Earlier this year, amid growing concerns over a possible conflict of interests arising from Ferdinand Piëch's dual role as chairman of the supervisory board of the VW Group and a large shareholder at Porsche, VW's two largest shareholders agreed that Piëch should leave the board when his contract runs out in 2007, to be replaced by a director from outside Porsche and Lower Saxony's pool of influence. In the meantime, Porsche has increased its stake in VW to 27.5%, received permission to raise its holding to 29.9% (just below the 30% level that would force it to make a full takeover offer under German law), and proposed to expand its share capital by 50% to raise about 9 billion euro (US$11.8 billion). On the other hand, a preliminary statement from the European Court of Justice’s (ECJ) advocate-general confirmed that the so-called “VW law” was against the European Union’s (EU) regulations and should therefore be abolished. Although the court is not bound by recommendations made by the advocate-general, his opinion generally forms the basis for the final ruling, which could be issued in the next four to six months.

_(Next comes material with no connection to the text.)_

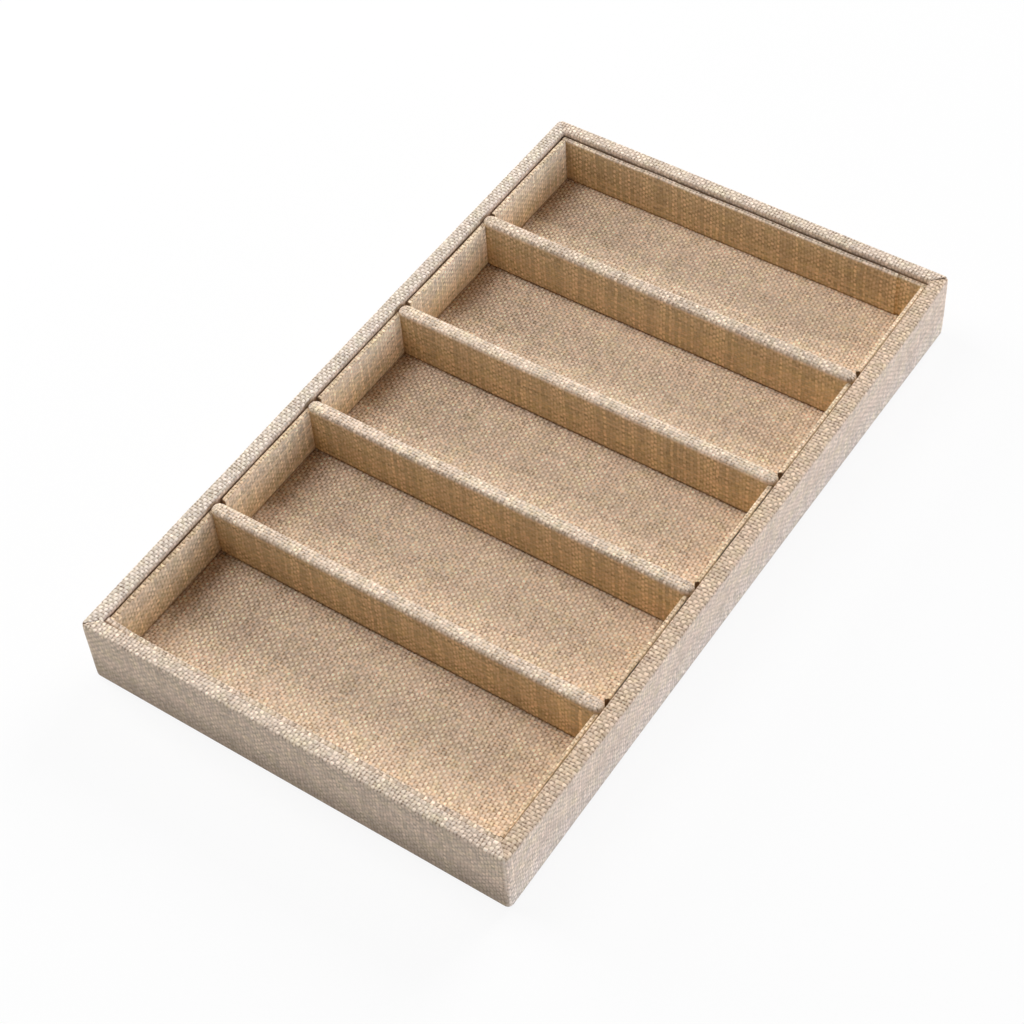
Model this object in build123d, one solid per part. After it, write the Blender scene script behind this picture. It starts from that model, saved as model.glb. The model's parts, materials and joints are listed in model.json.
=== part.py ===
from build123d import *
import os

# Jewelry tray: boards and cards wrapped in linen cloth, with four dividers that
# lift out of slots between the side liners. Lengths are in millimetres.
# X runs across the tray, Y along it with the front at -Y, and Z up. The origin
# is the centre of the underside, on the surface that the tray stands on.

# The whole tray
tray_length = 300.0
tray_width = 176.0
tray_height = 30.0

# Each compartment's share of their summed length, from the front: the front one
# is a little the longest
bay_shares = (0.21, 0.1965, 0.1965, 0.1965, 0.2005)

# Cloth, boards and cards by thickness
cloth = 0.6
rail_board = 4.3
base_thickness = 2.5
floor_card = 2.0
liner_card = 0.8
divider_board = 4.3
underside_felt = 0.5

# Rounded edges of the wrapped frame
rim_radius = 1.4
corner_radius = 2.0
foot_radius = 1.0
inner_corner_radius = 0.9

# Rounded edges of the wrapped panels
liner_radius = 0.9
divider_top_radius = 1.3
divider_end_radius = 2.4

# How far the liners stay below the rim
liner_drop = 2.0

# Cloth that is turned in behind and under the boards
base_hem = 14.0
floor_hem = 12.0
liner_hem = 6.0
foot_seam = 0.8
felt_inset = 4.0

# Clearances between pieces
base_fit = 0.1
floor_fit = 0.2
liner_gap = 0.3
liner_end_fit = 0.15
divider_side_fit = 0.3
divider_end_fit = 1.4

# Room left in each slot at the divider's far side, where it has slid forward
slot_slack = 1.3

# Overrun that carries every cut past the face that it opens
overrun = 3.0

# Heights, from the surface that the tray stands on
hem_top = underside_felt + cloth
base_top = hem_top + base_thickness
floor_top = base_top + cloth + floor_card + cloth
rail_top = tray_height - cloth
liner_top = tray_height - liner_drop

# Half sizes of the frame, outside, inside the boards and inside the cloth
half_width = tray_width / 2
half_length = tray_length / 2
wall = rail_board + 2 * cloth
board_half_width = half_width - cloth - rail_board
board_half_length = half_length - cloth - rail_board
well_half_width = half_width - wall
well_half_length = half_length - wall

# Places of the liners, and of the space that they leave
liner = liner_card + 2 * cloth
liner_face_x = well_half_width - liner_gap - liner
liner_face_y = well_half_length - liner_gap - liner
divider = divider_board + 2 * cloth
compartments = len(bay_shares)
clear_length = 2 * liner_face_y - (compartments - 1) * divider


def block(x0, x1, y0, y1, z0, z1):
    """A solid box between two corners."""
    size = (x1 - x0, y1 - y0, z1 - z0)
    middle = ((x0 + x1) / 2, (y0 + y1) / 2, (z0 + z1) / 2)
    return Pos(*middle) * Box(*size)


def centred(half_x, half_y, z0, z1):
    """A solid box about the Z axis."""
    return block(-half_x, half_x, -half_y, half_y, z0, z1)


def top_edges(solid):
    """The edges that lie flat in the top of a solid."""
    return solid.edges().group_by(Axis.Z)[-1]


def foot_edges(solid):
    """The edges that lie flat in the underside of a solid."""
    return solid.edges().group_by(Axis.Z)[0]


def save(node, shape):
    """Write one sub-part to its own file."""
    shape.label = node
    export_step(shape, f"parts/{node}.step")


def frame_core():
    """The ring of four boards before it is cut into rails, with eased edges."""
    ring = centred(half_width - cloth, half_length - cloth, hem_top, rail_top)
    ring = fillet(ring.edges().filter_by(Axis.Z), corner_radius - cloth)
    well = centred(board_half_width, board_half_length, hem_top, rail_top)
    ring -= well
    return fillet(top_edges(ring), rim_radius - cloth)


def rails():
    """Two side rails of full length, and two end rails fitted between them."""
    core = frame_core()
    reach_x = half_width + overrun
    reach_y = half_length + overrun
    edge = board_half_width
    return {
        "side_rail_left": core & block(-reach_x, -edge, -reach_y, reach_y, 0, tray_height),
        "side_rail_right": core & block(edge, reach_x, -reach_y, reach_y, 0, tray_height),
        "end_rail_front": core & block(-edge, edge, -reach_y, 0, 0, tray_height),
        "end_rail_back": core & block(-edge, edge, 0, reach_y, 0, tray_height),
    }


def cloth_ring():
    """The cloth over all four rails: outside, rim, inside and turned-in hem."""
    ring = centred(half_width, half_length, underside_felt, tray_height)
    ring = fillet(ring.edges().filter_by(Axis.Z), corner_radius)
    ring = fillet(foot_edges(ring), foot_radius)
    well = centred(well_half_width, well_half_length, hem_top, tray_height)
    ring -= fillet(well.edges().filter_by(Axis.Z), inner_corner_radius)
    ring = fillet(top_edges(ring), rim_radius)
    ring -= frame_core()
    ring -= centred(board_half_width, board_half_length, hem_top, base_top + base_fit)
    hem_half_width = half_width - base_hem
    hem_half_length = half_length - base_hem
    return ring - centred(hem_half_width, hem_half_length, 0, tray_height)


def mitred_quarter(ring, side):
    """The part of the cloth ring between the two mitres of one side."""
    if side in ("left", "right"):
        near, far, spine = half_width + overrun, half_length + overrun, half_length - half_width
        points = [(0, spine), (0, -spine), (near, -far), (near, far)]
    else:
        near, far = half_length + overrun, half_width + overrun
        spine = half_length - half_width
        points = [(0, spine), (far, near), (-far, near)]
    wedge = extrude(make_face(Polyline(*points, close=True)), tray_height)
    turned = side in ("left", "front")
    return ring & (Rot(0, 0, 180) * wedge if turned else wedge)


def base_board():
    """The board let in between the rails."""
    half_x = board_half_width - base_fit
    half_y = board_half_length - base_fit
    return centred(half_x, half_y, hem_top, base_top)


def underside_sheet():
    """The felt glued over the turned-in cloth, which the tray stands on."""
    half_x = half_width - felt_inset
    half_y = half_length - felt_inset
    return centred(half_x, half_y, 0, underside_felt)


def floor_panel():
    """The floor card, and its cloth: the top, the edges and the hem below."""
    half_x = well_half_width - floor_fit
    half_y = well_half_length - floor_fit
    card = centred(half_x - cloth, half_y - cloth, base_top + cloth, floor_top - cloth)
    cover = centred(half_x, half_y, base_top, floor_top)
    cover = fillet(cover.edges().filter_by(Axis.Z), inner_corner_radius)
    cover -= card
    cover -= centred(half_x - floor_hem, half_y - floor_hem, base_top, base_top + cloth)
    return card, cover


def wrapped_liner(length):
    """A liner card and its cloth, along X, with its face at Y zero and its back at +Y.

    The cloth goes round every edge and is turned in behind as a hem, so the
    middle of the card's back is bare.
    """
    half = length / 2
    cover = block(-half, half, 0, liner, floor_top, liner_top)
    cover = fillet(top_edges(cover), liner_radius)
    card = block(-half + cloth, half - cloth, cloth, liner - cloth, floor_top + cloth, liner_top - cloth)
    bare = half - liner_hem
    window = block(-bare, bare, liner - cloth, liner, floor_top + liner_hem, liner_top - liner_hem)
    return card, cover - card - window


def end_liners():
    """The two liners across the ends, from one side of the well to the other."""
    card, cover = wrapped_liner(2 * (well_half_width - liner_gap))
    pieces = {}
    for end, turn in (("back", 0), ("front", 180)):
        place = Rot(0, 0, turn) * Pos(0, liner_face_y, 0)
        pieces[f"end_liner_card_{end}"] = place * card
        pieces[f"end_liner_cloth_{end}"] = place * cover
    return pieces


def bay_limits(number):
    """Where one compartment starts and ends along Y, numbered from the front."""
    bays = [share / sum(bay_shares) * clear_length for share in bay_shares]
    start = -liner_face_y + sum(bays[:number - 1]) + (number - 1) * divider
    return start, start + bays[number - 1]


def side_liners():
    """One liner on each side of each compartment, clear of the dividers' slots."""
    pieces = {}
    for number in range(1, compartments + 1):
        start, end = bay_limits(number)
        start += liner_end_fit if number == 1 else divider_side_fit + slot_slack
        end -= liner_end_fit if number == compartments else divider_side_fit
        card, cover = wrapped_liner(end - start)
        for side, turn in (("left", 90), ("right", -90)):
            place = Pos(0, (start + end) / 2, 0) * Rot(0, 0, turn) * Pos(0, liner_face_x, 0)
            pieces[f"side_liner_card_{side}_{number}"] = place * card
            pieces[f"side_liner_cloth_{side}_{number}"] = place * cover
    return pieces


def wrapped_divider():
    """A divider board with round ends, and its cloth, which meets in a seam under the foot."""
    half_x = well_half_width - divider_end_fit
    half_y = divider / 2
    cover = centred(half_x, half_y, floor_top, tray_height)
    cover = fillet(cover.edges().filter_by(Axis.Z), divider_end_radius)
    cover = fillet(top_edges(cover), divider_top_radius)
    board = centred(half_x - cloth, half_y - cloth, floor_top + cloth, tray_height - cloth)
    board = fillet(board.edges().filter_by(Axis.Z), divider_end_radius - cloth)
    seam = centred(half_x - divider_end_radius, foot_seam / 2, floor_top, floor_top + cloth)
    return board, cover - board - seam


def dividers():
    """The dividers, each standing on the floor between two compartments."""
    board, cover = wrapped_divider()
    pieces = {}
    for number in range(1, compartments):
        place = Pos(0, bay_limits(number)[1] + divider / 2, 0)
        pieces[f"divider_board_{number}"] = place * board
        pieces[f"divider_cloth_{number}"] = place * cover
    return pieces


def all_pieces():
    """Every sub-part of the tray by its node's name."""
    pieces = rails()
    ring = cloth_ring()
    for side in ("left", "right", "front", "back"):
        pieces[f"rim_cloth_{side}"] = mitred_quarter(ring, side)
    pieces["base_board"] = base_board()
    pieces["underside_sheet"] = underside_sheet()
    pieces["floor_card"], pieces["floor_cloth"] = floor_panel()
    pieces.update(end_liners())
    pieces.update(side_liners())
    pieces.update(dividers())
    return pieces


os.makedirs("parts", exist_ok=True)
for node, shape in all_pieces().items():
    save(node, shape)

print("clear inside width", round(2 * liner_face_x, 3), "clear inside length", round(2 * liner_face_y, 3))
print("compartments", [[round(v, 3) for v in bay_limits(n + 1)] for n in range(compartments)])
print("floor height", round(floor_top, 3), "liner height", round(liner_top - floor_top, 3))
print("dividers at", [round(bay_limits(n)[1] + divider / 2, 3) for n in range(1, compartments)])
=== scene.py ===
# %% [markdown]
# # A jewelry tray wrapped in linen
#
# The tray is a shallow frame of boards. Coarse linen is glued over every board
# and card, so almost all that shows is cloth. The boards, the cards and the
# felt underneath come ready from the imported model, and this script dresses
# them: each length of linen is a thin mesh that follows its board, with the
# real size of the weave in its UV map.

# %% The frame
import json
import math

import bmesh
import bpy
from mathutils import Matrix, Vector, noise

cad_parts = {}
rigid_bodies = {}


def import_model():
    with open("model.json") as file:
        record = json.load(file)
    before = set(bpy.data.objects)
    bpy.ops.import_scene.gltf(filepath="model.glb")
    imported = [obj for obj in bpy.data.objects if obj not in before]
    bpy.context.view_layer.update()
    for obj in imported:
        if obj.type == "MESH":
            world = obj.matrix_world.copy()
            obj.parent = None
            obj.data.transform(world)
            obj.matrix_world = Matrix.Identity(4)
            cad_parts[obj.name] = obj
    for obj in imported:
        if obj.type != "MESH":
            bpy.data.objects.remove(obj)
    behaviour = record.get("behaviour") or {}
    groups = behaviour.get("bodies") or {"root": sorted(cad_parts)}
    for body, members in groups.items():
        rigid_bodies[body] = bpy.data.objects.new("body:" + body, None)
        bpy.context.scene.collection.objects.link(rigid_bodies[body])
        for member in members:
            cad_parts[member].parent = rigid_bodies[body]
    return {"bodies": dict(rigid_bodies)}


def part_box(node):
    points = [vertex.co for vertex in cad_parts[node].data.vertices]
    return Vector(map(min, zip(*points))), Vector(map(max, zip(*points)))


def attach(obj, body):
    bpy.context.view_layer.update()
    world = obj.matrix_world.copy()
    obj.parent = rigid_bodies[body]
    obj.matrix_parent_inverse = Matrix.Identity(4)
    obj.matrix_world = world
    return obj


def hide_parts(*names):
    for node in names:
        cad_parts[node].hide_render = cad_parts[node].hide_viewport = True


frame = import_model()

noise.seed_set(5)
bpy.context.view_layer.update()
MM = 0.001


def add_object(name, data):
    thing = bpy.data.objects.new(name, data)
    bpy.context.scene.collection.objects.link(thing)
    return thing


def mesh_object(name, mesh):
    """A bmesh made into an object."""
    data = bpy.data.meshes.new(name)
    mesh.to_mesh(data)
    mesh.free()
    return add_object(name, data)


# %% [markdown]
# ## The camera
#
# The photograph looks down into the tray from the front right with a long
# lens. The camera could be aimed with a Track To constraint, but the tray is
# also tipped a little in the picture, so the three axes of the camera are
# worked out here: the way back from the tray, then right and up, turned by the
# roll. The last step slides the camera along its own axes, which puts the tray
# where it lies in the picture.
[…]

At the heart of the problem is a 40-year-old German law that stipulates that shareholders’ voting rights are limited to 20%, regardless of the number of shares an investor owns, and that an 80% majority is required for key decisions. In practice, this grants a blocking minority vote to leading shareholders such as Porsche and the state of Lower Saxony, and also guarantees them several seats on VW's supervisory board.

Outlook and Implications

In the very likely event that the “VW law” is abolished, Porsche will gain effective control of the VW Group without having to make a full takeover offer. The state of Lower Saxony will not oppose the sports-car manufacturer's plan to gain a dominant position on VW's supervisory board, in exchange for being allowed to maintain its two-seat representation. Since Piëch has the unconditional backing of the 10 labour representatives, his re-election as chairman of the board would guarantee that Porsche meets no resistance at the board level. This could also signal an end to the ongoing board dispute between Porsche and the state of Lower Saxony.